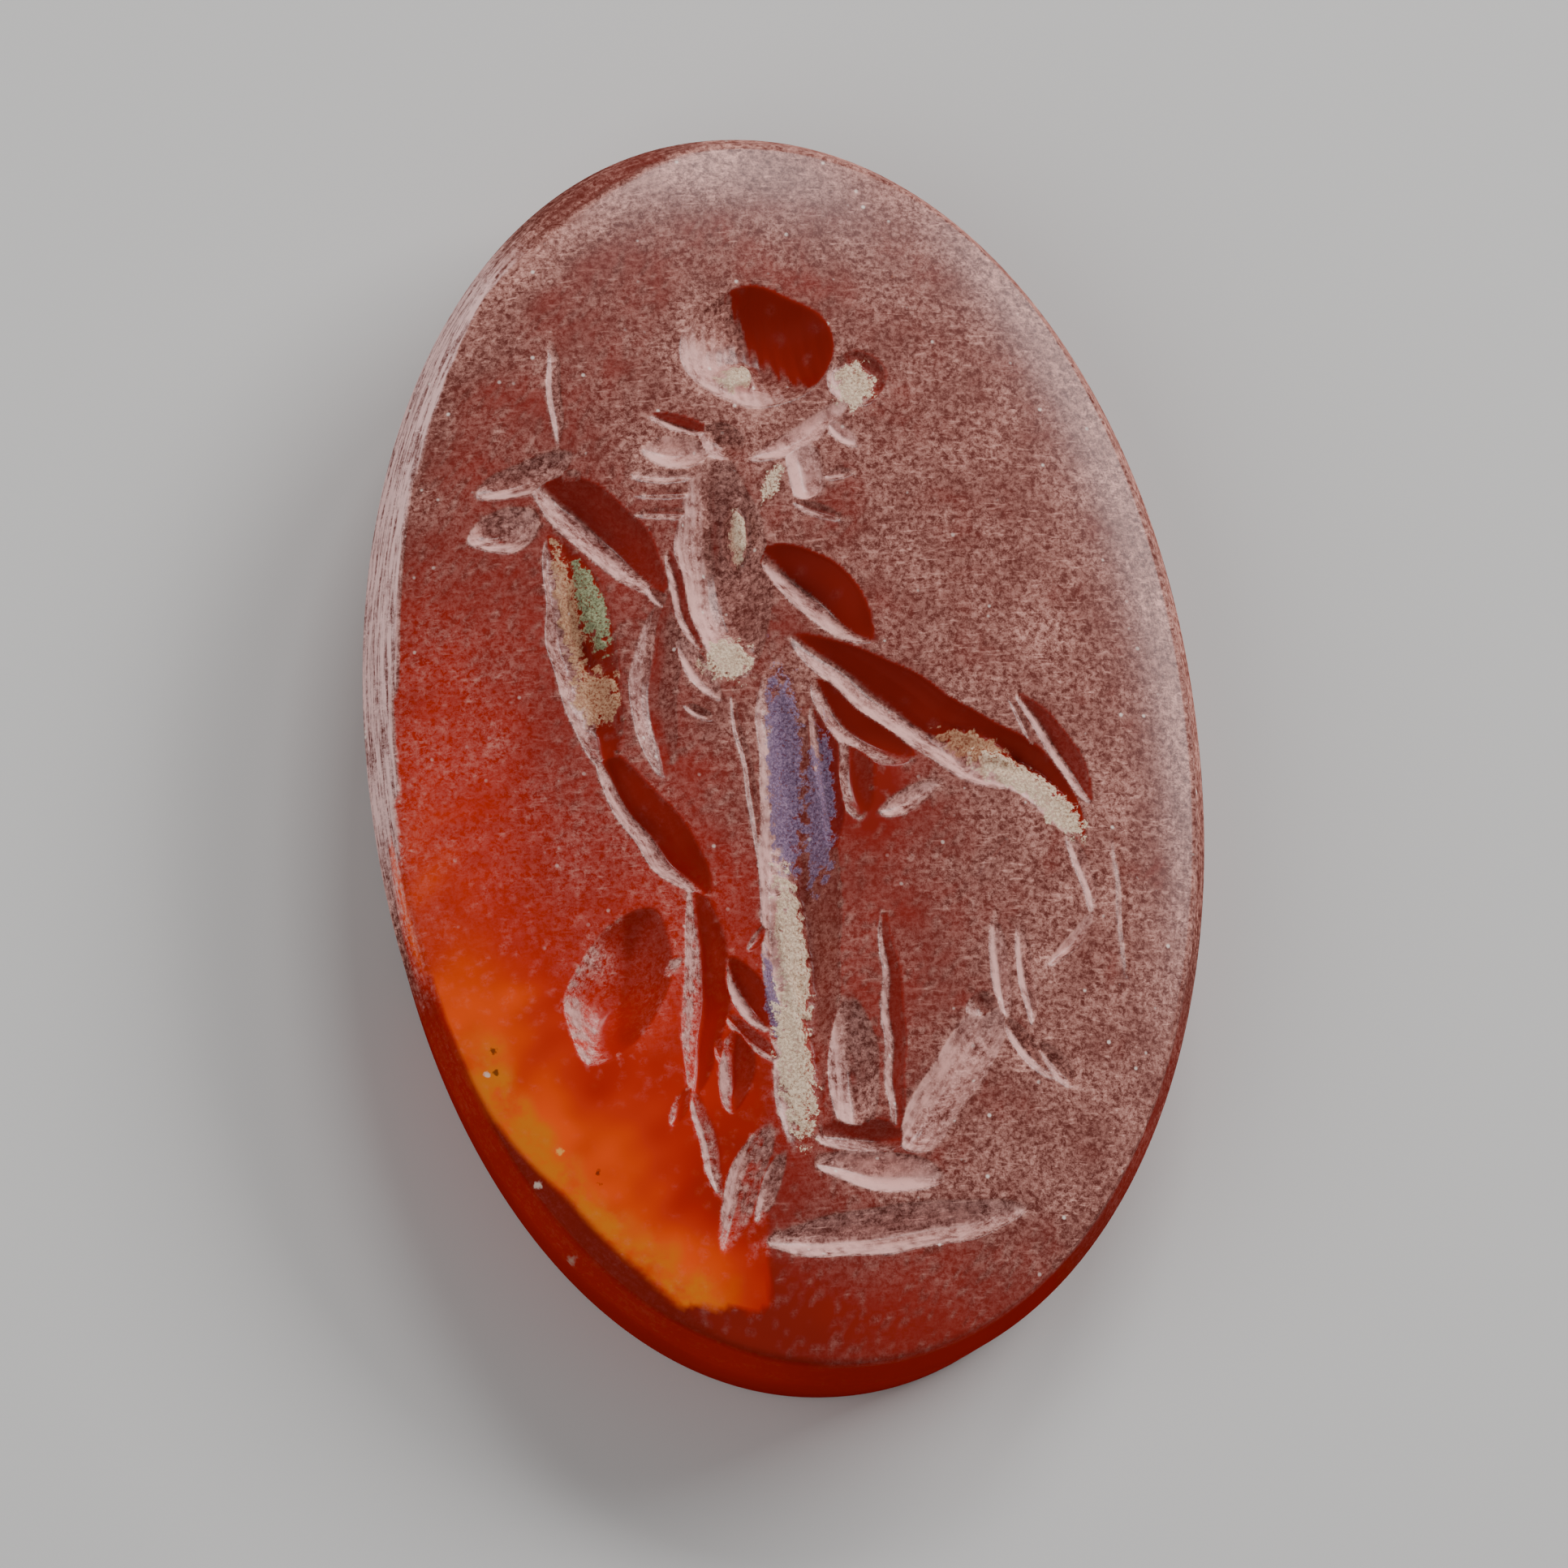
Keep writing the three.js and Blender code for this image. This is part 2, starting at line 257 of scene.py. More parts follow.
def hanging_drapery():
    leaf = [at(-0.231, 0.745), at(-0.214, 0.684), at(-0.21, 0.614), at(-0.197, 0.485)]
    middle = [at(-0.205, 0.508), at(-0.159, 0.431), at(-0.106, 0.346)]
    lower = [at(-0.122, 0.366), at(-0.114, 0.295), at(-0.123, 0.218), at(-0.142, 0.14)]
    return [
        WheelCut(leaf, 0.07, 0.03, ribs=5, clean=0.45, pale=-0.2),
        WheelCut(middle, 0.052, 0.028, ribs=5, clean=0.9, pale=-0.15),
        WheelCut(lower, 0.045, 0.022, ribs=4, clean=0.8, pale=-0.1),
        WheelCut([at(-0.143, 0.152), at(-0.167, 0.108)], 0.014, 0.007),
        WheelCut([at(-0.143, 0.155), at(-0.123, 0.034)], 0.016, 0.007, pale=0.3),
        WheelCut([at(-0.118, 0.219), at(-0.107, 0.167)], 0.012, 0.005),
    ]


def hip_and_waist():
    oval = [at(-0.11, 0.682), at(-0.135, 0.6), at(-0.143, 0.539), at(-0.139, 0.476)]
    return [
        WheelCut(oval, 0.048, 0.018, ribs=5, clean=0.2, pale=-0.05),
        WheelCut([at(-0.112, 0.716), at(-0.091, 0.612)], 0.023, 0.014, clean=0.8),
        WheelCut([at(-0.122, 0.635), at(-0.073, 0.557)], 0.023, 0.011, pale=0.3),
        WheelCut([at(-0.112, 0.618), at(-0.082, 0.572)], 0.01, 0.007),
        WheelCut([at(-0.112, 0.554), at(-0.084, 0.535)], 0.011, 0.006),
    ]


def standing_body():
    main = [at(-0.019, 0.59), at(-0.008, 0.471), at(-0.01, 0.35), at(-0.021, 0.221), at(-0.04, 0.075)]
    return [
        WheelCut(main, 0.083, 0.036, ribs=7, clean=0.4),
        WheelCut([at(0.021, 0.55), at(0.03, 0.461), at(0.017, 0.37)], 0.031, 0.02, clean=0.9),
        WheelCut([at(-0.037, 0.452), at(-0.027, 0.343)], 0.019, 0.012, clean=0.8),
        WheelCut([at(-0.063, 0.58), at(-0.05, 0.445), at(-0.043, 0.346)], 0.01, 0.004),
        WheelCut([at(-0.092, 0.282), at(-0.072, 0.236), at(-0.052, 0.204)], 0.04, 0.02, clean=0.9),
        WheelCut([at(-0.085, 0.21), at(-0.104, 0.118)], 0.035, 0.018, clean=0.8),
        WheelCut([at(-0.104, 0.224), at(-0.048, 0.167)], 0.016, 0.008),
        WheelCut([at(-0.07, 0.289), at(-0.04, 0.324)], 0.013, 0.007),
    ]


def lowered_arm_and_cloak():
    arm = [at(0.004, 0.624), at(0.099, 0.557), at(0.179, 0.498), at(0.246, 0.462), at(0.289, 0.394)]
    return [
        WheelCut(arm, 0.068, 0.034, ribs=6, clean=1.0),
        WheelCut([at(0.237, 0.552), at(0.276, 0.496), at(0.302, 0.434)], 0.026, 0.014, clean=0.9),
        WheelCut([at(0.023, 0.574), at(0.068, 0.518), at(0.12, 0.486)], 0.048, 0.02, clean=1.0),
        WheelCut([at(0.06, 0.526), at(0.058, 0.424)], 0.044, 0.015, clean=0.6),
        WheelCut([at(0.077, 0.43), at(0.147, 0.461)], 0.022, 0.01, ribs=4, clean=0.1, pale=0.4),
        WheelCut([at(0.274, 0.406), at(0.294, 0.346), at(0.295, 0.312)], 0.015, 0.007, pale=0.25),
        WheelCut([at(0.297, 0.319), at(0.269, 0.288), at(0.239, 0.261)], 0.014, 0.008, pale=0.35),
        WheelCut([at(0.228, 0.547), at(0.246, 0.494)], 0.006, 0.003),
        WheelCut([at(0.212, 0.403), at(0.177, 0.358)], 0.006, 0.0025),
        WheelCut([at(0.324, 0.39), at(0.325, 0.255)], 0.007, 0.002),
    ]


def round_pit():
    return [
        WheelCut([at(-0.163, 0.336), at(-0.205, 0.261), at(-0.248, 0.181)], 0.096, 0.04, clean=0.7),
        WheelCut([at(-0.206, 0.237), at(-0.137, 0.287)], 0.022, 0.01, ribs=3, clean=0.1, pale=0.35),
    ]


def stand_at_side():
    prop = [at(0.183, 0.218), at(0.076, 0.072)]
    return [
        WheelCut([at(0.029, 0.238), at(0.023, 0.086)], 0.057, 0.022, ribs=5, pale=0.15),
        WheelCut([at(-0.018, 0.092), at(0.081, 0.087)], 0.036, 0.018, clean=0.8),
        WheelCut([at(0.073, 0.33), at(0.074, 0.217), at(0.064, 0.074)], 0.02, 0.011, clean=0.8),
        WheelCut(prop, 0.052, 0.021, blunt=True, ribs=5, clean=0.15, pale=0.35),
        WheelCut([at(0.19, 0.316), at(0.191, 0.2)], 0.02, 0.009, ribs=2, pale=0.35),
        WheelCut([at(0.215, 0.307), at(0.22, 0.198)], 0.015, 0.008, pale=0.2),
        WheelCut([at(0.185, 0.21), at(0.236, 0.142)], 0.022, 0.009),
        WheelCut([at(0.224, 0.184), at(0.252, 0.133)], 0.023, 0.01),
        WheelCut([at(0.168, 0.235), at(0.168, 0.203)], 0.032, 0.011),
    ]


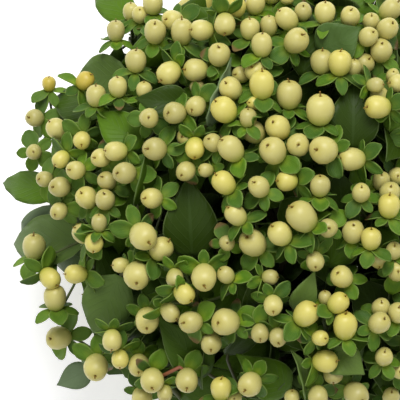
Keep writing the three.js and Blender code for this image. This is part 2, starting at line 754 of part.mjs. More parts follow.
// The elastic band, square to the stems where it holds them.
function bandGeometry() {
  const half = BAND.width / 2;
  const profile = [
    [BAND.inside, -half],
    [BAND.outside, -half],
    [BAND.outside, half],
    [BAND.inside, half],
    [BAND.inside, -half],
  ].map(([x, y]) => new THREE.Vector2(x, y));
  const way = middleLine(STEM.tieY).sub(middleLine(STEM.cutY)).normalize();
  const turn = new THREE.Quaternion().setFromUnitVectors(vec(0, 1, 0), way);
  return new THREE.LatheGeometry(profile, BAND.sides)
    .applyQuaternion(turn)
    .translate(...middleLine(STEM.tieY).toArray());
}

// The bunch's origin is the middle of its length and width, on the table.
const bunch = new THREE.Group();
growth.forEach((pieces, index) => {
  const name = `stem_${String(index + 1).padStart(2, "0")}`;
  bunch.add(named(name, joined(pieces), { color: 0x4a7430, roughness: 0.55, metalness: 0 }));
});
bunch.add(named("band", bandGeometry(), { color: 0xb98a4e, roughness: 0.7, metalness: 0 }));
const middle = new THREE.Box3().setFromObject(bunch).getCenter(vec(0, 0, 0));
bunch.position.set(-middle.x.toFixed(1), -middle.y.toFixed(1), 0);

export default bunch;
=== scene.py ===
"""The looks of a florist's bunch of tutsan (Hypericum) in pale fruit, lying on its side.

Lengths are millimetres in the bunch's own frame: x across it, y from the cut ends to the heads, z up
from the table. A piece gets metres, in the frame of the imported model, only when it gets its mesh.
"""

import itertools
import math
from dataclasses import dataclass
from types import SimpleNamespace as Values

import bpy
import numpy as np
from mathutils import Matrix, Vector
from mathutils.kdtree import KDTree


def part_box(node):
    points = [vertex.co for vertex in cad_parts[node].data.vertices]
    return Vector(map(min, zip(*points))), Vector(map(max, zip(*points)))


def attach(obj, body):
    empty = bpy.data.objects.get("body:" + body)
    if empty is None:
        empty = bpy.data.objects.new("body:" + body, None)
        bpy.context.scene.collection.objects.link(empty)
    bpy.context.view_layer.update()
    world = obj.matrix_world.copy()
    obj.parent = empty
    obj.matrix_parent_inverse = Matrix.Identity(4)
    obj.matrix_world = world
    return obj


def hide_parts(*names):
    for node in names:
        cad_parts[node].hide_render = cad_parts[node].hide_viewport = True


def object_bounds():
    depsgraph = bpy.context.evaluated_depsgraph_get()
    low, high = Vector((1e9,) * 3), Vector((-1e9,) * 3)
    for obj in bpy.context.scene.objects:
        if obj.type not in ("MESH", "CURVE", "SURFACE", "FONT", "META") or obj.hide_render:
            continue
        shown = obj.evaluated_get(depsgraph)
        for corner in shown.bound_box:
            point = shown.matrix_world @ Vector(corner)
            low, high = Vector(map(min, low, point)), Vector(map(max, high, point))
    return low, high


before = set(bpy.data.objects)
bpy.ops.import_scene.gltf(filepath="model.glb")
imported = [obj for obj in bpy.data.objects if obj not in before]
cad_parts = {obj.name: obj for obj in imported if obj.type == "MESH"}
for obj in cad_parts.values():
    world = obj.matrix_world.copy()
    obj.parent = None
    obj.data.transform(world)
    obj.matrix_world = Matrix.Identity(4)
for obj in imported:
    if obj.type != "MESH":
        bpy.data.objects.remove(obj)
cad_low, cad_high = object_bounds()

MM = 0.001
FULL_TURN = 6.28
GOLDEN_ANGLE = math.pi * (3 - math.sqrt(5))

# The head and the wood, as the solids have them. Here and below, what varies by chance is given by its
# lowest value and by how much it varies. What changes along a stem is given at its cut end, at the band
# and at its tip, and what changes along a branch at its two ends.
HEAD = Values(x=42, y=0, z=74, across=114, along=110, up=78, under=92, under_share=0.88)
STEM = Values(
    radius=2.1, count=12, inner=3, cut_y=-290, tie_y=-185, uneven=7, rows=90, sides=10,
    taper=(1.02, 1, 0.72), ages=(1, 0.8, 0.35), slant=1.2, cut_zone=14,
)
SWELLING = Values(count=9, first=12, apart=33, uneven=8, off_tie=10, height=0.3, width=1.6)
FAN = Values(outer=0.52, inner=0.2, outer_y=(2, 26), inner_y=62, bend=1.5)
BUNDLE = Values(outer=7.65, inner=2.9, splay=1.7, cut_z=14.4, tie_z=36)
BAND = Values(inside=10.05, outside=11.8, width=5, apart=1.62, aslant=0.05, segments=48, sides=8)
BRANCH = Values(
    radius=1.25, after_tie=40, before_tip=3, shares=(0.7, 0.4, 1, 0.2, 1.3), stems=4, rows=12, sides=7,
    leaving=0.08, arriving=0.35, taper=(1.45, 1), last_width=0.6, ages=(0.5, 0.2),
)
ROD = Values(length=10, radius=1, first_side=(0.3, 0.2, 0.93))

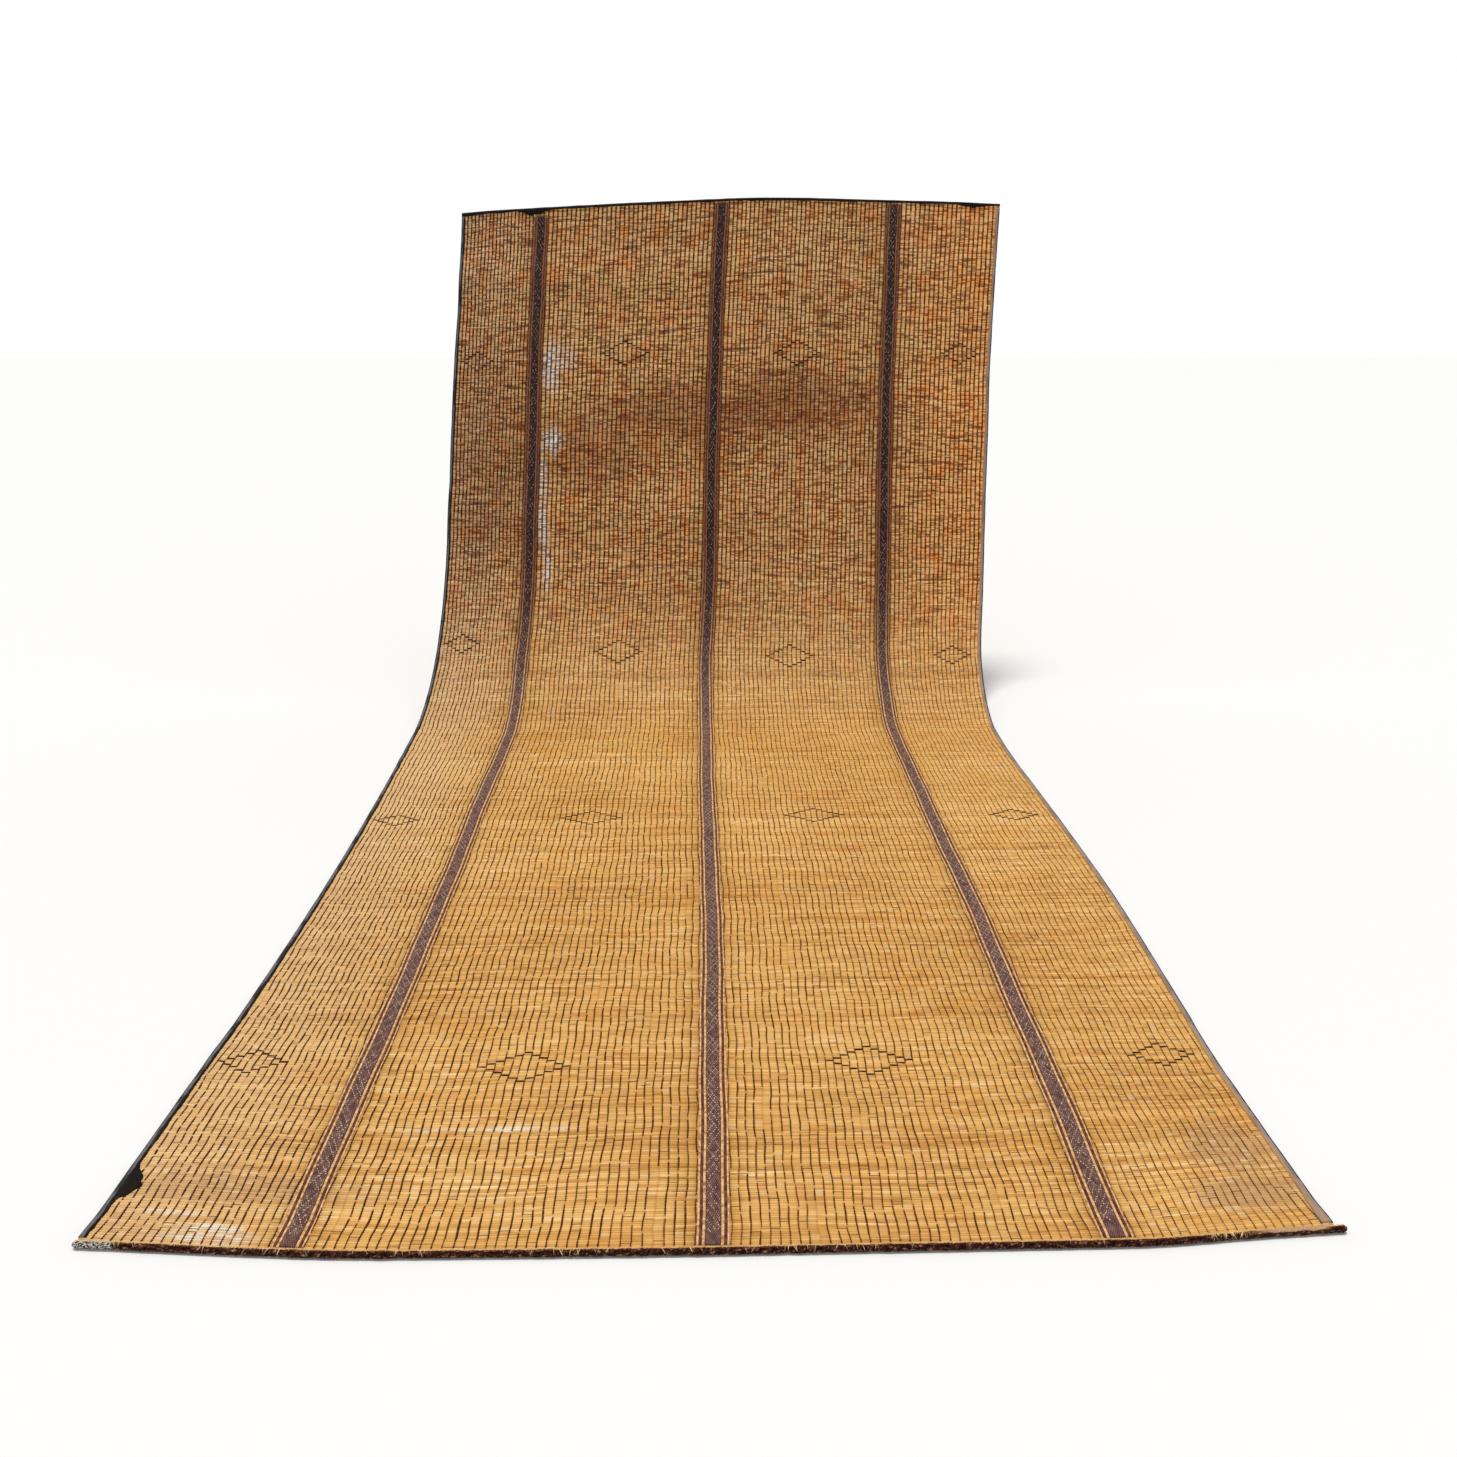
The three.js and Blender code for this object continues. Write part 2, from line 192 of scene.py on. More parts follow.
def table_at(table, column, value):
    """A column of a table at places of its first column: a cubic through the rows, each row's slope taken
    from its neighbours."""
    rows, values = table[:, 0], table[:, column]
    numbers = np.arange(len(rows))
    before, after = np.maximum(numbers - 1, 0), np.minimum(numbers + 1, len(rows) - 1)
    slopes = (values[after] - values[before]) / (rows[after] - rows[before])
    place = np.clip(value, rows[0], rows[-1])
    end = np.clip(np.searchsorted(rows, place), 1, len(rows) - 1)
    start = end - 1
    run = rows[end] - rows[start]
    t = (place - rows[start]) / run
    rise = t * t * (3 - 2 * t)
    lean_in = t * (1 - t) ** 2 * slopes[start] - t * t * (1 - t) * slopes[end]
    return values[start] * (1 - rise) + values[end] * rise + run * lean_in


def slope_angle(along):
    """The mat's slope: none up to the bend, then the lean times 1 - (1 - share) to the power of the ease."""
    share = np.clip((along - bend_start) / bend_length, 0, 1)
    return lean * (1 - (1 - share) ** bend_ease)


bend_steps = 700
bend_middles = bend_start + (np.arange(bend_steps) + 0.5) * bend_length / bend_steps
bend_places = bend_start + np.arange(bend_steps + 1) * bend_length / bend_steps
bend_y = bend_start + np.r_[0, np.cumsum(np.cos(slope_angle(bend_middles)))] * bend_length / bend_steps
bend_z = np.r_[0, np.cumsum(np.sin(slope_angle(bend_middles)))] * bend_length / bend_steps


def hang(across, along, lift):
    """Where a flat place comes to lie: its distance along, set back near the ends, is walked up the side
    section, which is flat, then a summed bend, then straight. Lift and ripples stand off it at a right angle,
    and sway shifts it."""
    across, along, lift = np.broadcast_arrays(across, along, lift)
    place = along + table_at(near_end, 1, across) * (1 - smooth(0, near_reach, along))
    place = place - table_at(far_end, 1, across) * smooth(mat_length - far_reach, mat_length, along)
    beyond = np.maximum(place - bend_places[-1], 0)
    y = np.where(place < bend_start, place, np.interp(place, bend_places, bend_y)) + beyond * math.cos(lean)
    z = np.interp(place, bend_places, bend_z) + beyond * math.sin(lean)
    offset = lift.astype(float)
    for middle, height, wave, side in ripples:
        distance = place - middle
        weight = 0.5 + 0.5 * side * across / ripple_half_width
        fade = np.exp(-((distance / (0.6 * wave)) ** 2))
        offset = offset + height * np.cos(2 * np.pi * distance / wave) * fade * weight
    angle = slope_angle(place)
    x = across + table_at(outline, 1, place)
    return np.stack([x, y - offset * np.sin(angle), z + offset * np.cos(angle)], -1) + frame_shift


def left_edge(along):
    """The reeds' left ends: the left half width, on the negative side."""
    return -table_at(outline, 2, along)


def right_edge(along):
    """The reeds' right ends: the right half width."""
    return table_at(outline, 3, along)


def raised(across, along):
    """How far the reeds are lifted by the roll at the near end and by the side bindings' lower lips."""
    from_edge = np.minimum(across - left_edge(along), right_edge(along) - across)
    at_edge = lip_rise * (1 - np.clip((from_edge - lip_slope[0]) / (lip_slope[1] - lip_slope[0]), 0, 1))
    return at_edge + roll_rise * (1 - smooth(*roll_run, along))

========

■ **WORK TO COMPLETE**:
In the listing above, find the line containing "on the table." and the line containing "bpy.context.view_layer.update()", then quote both, plus every line between them, exactly as written.

■ **EXERCISE SOLUTION**:
// The bunch's origin is the middle of its length and width, on the table.
const bunch = new THREE.Group();
growth.forEach((pieces, index) => {
  const name = `stem_${String(index + 1).padStart(2, "0")}`;
  bunch.add(named(name, joined(pieces), { color: 0x4a7430, roughness: 0.55, metalness: 0 }));
});
bunch.add(named("band", bandGeometry(), { color: 0xb98a4e, roughness: 0.7, metalness: 0 }));
const middle = new THREE.Box3().setFromObject(bunch).getCenter(vec(0, 0, 0));
bunch.position.set(-middle.x.toFixed(1), -middle.y.toFixed(1), 0);

export default bunch;
=== scene.py ===
"""The looks of a florist's bunch of tutsan (Hypericum) in pale fruit, lying on its side.

Lengths are millimetres in the bunch's own frame: x across it, y from the cut ends to the heads, z up
from the table. A piece gets metres, in the frame of the imported model, only when it gets its mesh.
"""

import itertools
import math
from dataclasses import dataclass
from types import SimpleNamespace as Values

import bpy
import numpy as np
from mathutils import Matrix, Vector
from mathutils.kdtree import KDTree


def part_box(node):
    points = [vertex.co for vertex in cad_parts[node].data.vertices]
    return Vector(map(min, zip(*points))), Vector(map(max, zip(*points)))


def attach(obj, body):
    empty = bpy.data.objects.get("body:" + body)
    if empty is None:
        empty = bpy.data.objects.new("body:" + body, None)
        bpy.context.scene.collection.objects.link(empty)
    bpy.context.view_layer.update()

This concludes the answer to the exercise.